¿Drama sin fin?
El hambre sigue cobrando vidas en La Guajira, pese a las medidas adoptadas. Las denuncias de corrupción en los recursos para la niñez, cada vez más sólidas, deberían conducir a acciones más efectivas para intervenir la situación.
Una sociedad puede darse por derrotada en la medida en que se habitúa a la inequidad. Por eso, no hay que permitir que la muerte de niños wayuu por desnutrición se convierta, por efecto de su impune repetición, en otro acontecimiento más del paisaje informativo cotidiano.
Es inaceptable que la gravedad del drama humanitario de La Guajira termine pasando desapercibida, casi ocultada, por cuenta de la dinámica de una actualidad noticiosa sobrecargada de situaciones escandalosas. Más allá de otros temas que por supuesto también ocupan a la opinión pública, no hay que olvidar esa gran herida que sigue abierta en el fondo de Colombia, derramando tragedia cada cierto tiempo. Niños siguen muriendo de hambre, tres de ellos en menos de 24 horas, tal como había sucedido a finales de 2015. La cifra ya asciende a 22 fallecimientos por esta causa en lo que va del año en todo el país, según el reporte del Instituto Nacional de Salud. Pero el total en los últimos años en la región excede los 300, según los cálculos más optimistas.
Cabría preguntarse, ¿qué hace falta para que la sociedad en su conjunto se movilice para buscar una intervención más efectiva de esta situación, y que se replantee el manejo que se le ha dado?
No se pueden desconocer las acciones que ha emprendido el Gobierno Nacional, en particular en las últimas semanas. Llegó un buque cargado de ayudas, se han abierto pozos; el presidente Santos se movilizó a La Guajira, y desde allá está despachando la directora del Bienestar Familiar. En conjunto con las autoridades locales, ha realizado recorridos en las rancherías en la búsqueda de más niños en riesgo.

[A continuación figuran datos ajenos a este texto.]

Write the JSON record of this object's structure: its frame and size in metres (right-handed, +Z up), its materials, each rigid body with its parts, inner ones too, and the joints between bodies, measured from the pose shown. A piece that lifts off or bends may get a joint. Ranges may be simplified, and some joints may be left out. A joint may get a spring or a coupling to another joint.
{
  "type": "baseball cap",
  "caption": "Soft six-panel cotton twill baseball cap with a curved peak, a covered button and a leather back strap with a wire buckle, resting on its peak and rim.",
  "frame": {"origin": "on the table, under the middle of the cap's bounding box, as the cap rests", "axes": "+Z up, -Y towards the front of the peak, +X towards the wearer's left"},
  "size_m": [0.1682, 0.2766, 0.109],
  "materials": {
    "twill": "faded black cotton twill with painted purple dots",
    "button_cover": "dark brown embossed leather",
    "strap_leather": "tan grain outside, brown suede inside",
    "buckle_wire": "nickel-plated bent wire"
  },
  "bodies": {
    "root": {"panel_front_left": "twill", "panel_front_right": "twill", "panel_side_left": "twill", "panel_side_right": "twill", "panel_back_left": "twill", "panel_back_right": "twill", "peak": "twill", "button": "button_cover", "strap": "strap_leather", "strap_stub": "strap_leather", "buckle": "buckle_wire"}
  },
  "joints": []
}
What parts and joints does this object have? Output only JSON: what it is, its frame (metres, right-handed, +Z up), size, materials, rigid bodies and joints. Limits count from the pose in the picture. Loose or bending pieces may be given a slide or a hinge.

No obstante, ha sido conveniente que la Comisión Interamericana de Derechos Humanos –CIDH– haya decidido mantener las medidas cautelares por las cuales ordenó priorizar la atención a los menores de edad wayuu en Uribia, Manaure, Riohacha y Maicao, puesto que cada muerte es una nueva evidencia de que la situación no se ha solucionado.
El hecho de que un problema se repita, y su ocurrencia se sostenga en el tiempo, no significa que habrá que cesar en los esfuerzos por resolverlo. Al contrario, no hay que dejar de insistir en la tarea de extirpar los males que se arraigan en nuestra Región, por más resistentes y recurrentes que estos se muestren tras décadas de anquilosamiento.
Más allá de las medidas de atención urgente, que son sin duda importantes, hace falta revisar qué sucede en el fondo. Tanto el ICBF como el Ministerio de Educación han denunciado mafias y falta de transparencia en la ejecución local de los planes que han adoptado para proteger la niñez y salvaguardar la alimentación escolar.
Ya hay varios funcionarios presos, y a nadie le cuadran las cifras a la hora de contrastar todo el dinero que el departamento ha recibido por regalías e inversiones con la crisis que aqueja a su población. Varias voces se han alzado a señalar a la corrupción como determinadora de las muertes de los niños wayuu.
Urge diseccionar con rigor qué pasa, entonces, para identificar responsabilidades con mayor precisión y tomar las medidas específicas y tajantes que hagan falta.
El drama de los guajiros pone a prueba la tenacidad de un Estado que busca consolidar su vocación de modernidad. Porque, en el fondo, es el drama de todos los colombianos.